32 North Canal Road Opens: Tues-Fri (8am-11pm); Sat-Sun (8am-6pm); Closed on Mon

It's easy to walk past Vincent Teng's newest establishment Punch and not even realise it's there. Not that it's surprising, since his first cafe The Plain (2010) has just a small sign on the door, and the second one Ronin (2013) is marked by a simple Japanese sakura emblem. Meanwhile, Punch has no indication whatsoever. Those who do find it however, will find a menu that has gone beyond the usual eggs and toast. They serve things such as a Japanese-style Tsukune chicken burger (S$22) made with brioche buns, pickled daikon, and topped with an egg yolk, or a grilled seabass (S$26) with a side of hand-cut chips or salad.

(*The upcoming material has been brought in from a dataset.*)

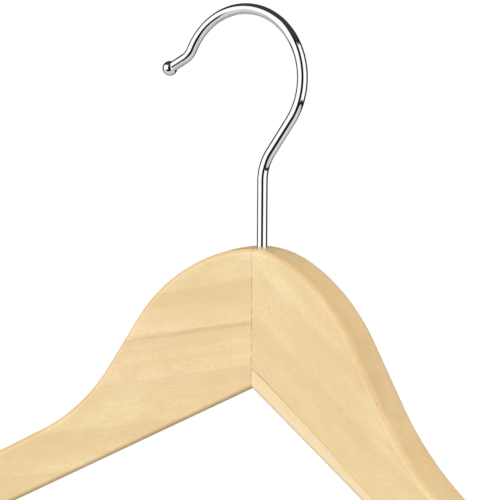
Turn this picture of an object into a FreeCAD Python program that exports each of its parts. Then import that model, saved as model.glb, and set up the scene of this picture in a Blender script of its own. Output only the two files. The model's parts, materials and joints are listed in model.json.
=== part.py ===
import FreeCAD
import Part
import math
import os

import Sketcher
from FreeCAD import Placement, Rotation, Vector

# Contoured wooden clothes hanger with a swivelling chromed wire hook. Millimetres, +Z up.
#
# The origin is where the hanger rests on a rail: the highest point of the inside of the hook's
# loop. X runs along the hanger, the rail runs along Y, and both arms sweep forward, to -Y.
#
# Every piece is drawn in one local frame, whose Z axis is the hook's stem and whose zero level
# is the top of the wood at the seam. Its Placement then carries it to the rail's frame.

SIZES = {
    # wooden arms: two flat boards, each turned forward from the hook's plane
    "board_thickness": 14.0,
    "sweep_angle": 12.0,
    "arm_reach": 227.0,
    "arm_width": 22.0,
    "slope_angle": 28.9,
    "seam_height": 53.5,
    "crown_radius": 50.0,
    "hump_radius": 69.8,
    "hump_offset": 8.0,
    "steep_angle": 57.4,
    "neck_radius": 92.0,
    "shoulder_radius": 12.0,
    "heel_radius": 6.0,
    "edge_radius": 2.0,
    # glued finger joint at the seam: one tongue and one slot on each arm
    "tongue_length": 8.0,
    "tongue_inner": 2.8,
    "tongue_outer": 5.0,
    "tongue_depth": 28.0,
    # hole for the hook
    "bore_diameter": 4.16,
    "counterbore_diameter": 9.5,
    "counterbore_depth": 22.0,
    # hook, on the wire's centreline
    "wire_diameter": 4.0,
    "loop_radius": 26.6,
    "loop_offset": 9.6,
    "loop_height": 63.7,
    "ramp_angle": 54.3,
    "stem_bend_radius": 18.3,
    "nose_bend_radius": 8.0,
    "nose_angle": 25.5,
    "ball_diameter": 5.9,
    "ball_offset": 44.1,
    "ball_height": 69.0,
    "stem_chamfer": 0.5,
    # washer and self-locking nut under the shoulder of the counterbore
    "washer_gap": 0.1,
    "washer_diameter": 9.0,
    "washer_hole": 4.3,
    "washer_thickness": 0.8,
    "nut_flats": 7.0,
    "nut_hex_height": 3.2,
    "nut_height": 5.0,
    "nut_collar_diameter": 6.3,
    "nut_lip_hole": 4.9,
    "nut_lip": 0.4,
    "insert_diameter": 5.5,
    "stem_projection": 1.6,
}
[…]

The Populus: Coffee & Food Co

146 Neil Road Z6635-8420 Opens: Sun, Mon and Wed (9am-7pm); Thurs, Fri (9am-10.30pm); Sat (9.30am-10.30pm) www.thepopuluscafe.com

If you've been missing your coffee and brunch fix at the now-closed Department of Caffeine at Duxton Road, just head round the corner to The Populus: Coffee & Food Co, a four-month-old cafe run by the same owner Andrew Lek, along with his new business partner Kang Yi Yang. Some star dishes include a spring onion and corn pancake (instead of waffles) served with fried chicken (S$21), and pulled pork in a grain bowl (instead of burger) made up of quinoa, bulgur wheat and pearl barley (S$19).